We hung out for half an hour taking pictures, then descended. On the way down I made a detour to scramble up Talek Peak, following Rob Woodall’s beta. This had a fun exposed scramble section on the NW ridge leading to a nice small summit.
We soon all regrouped back at the road and loaded up into the Land Cruisers. Instead of heading directly back the way we’d come we made a loop. This is the standard itinerary for groups visiting Tahat, I’ve heard. It’s nice to be able to see different areas of the Hogar range.
We drove south of Illamane, then down to an old mosque structure. Nearby we found a sheltered pullout to spend the night. There were a few interesting peaks near camp, so we scrambled up one just before dinner. That night we had a small campfire (with wood brought in from Tamanrasset), and slept in tents.
March 21
The next morning we drove through Illamane village, then continued to view some 5000 year old stone carvings of giraffes and impalas. The area used to be much more lush a few thousand years ago. After lunch we scrambled up an interesting monolith peak named Tisalateen. There was no obvioius non-technical way up from the road, but I scrambled around the back side and found a tunnel up through some boulders balanced on the steep slabs. From there a short scramble led to the summit.
That afternoon we returned to Tamanrasset and stayed at the Mouflon lodge. We caught a 3:30am flight out of Tamanrasset that evening and all made it back home on schedule.

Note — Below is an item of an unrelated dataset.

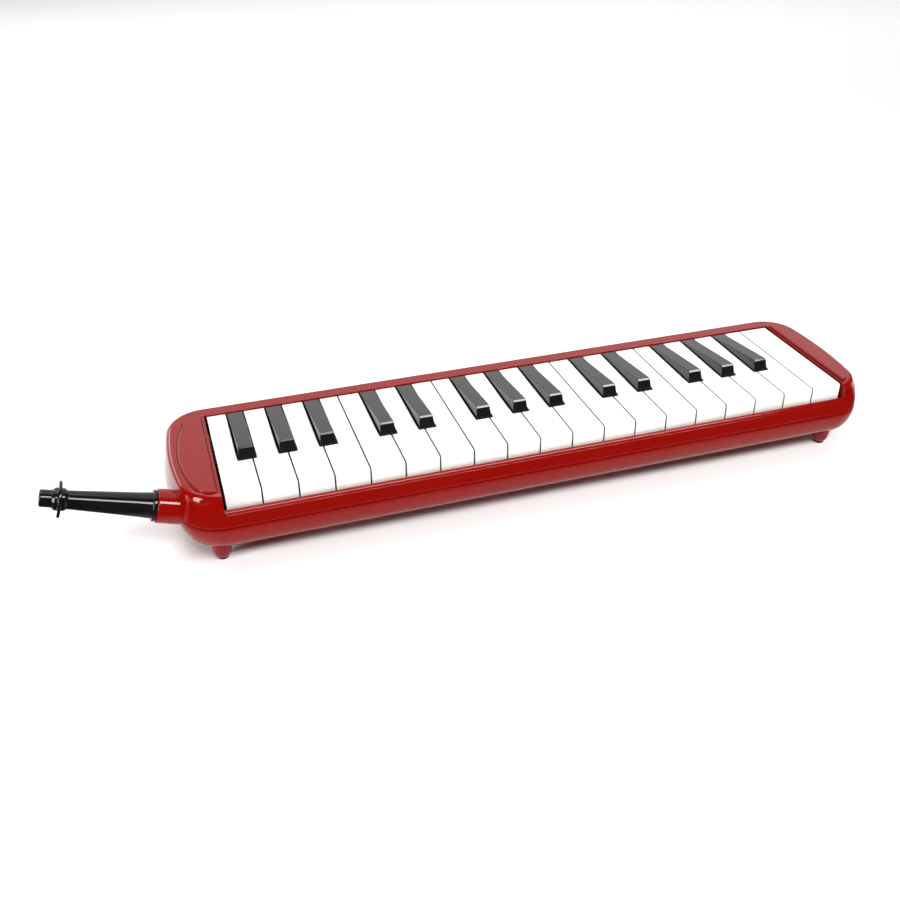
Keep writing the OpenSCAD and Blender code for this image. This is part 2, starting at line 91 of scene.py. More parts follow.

Based on this experience, I have some recommendations on international flights:
1. Only book through a third-party agency if the plans are very flexible and can be delayed by several days if needed. Otherwise book directly through the airline. This will be more expensive, but if anything non-standard occurs the airline will take care of getting you to your destination as quickly as possible.
2. Always book two separate one-way tickets instead of a round trip. This might be more expensive, but if one leg gets missed this avoids the problem of the return leg getting automatically cancelled. In general, if you miss the first leg of a round trip flight the return leg is automatically cancelled.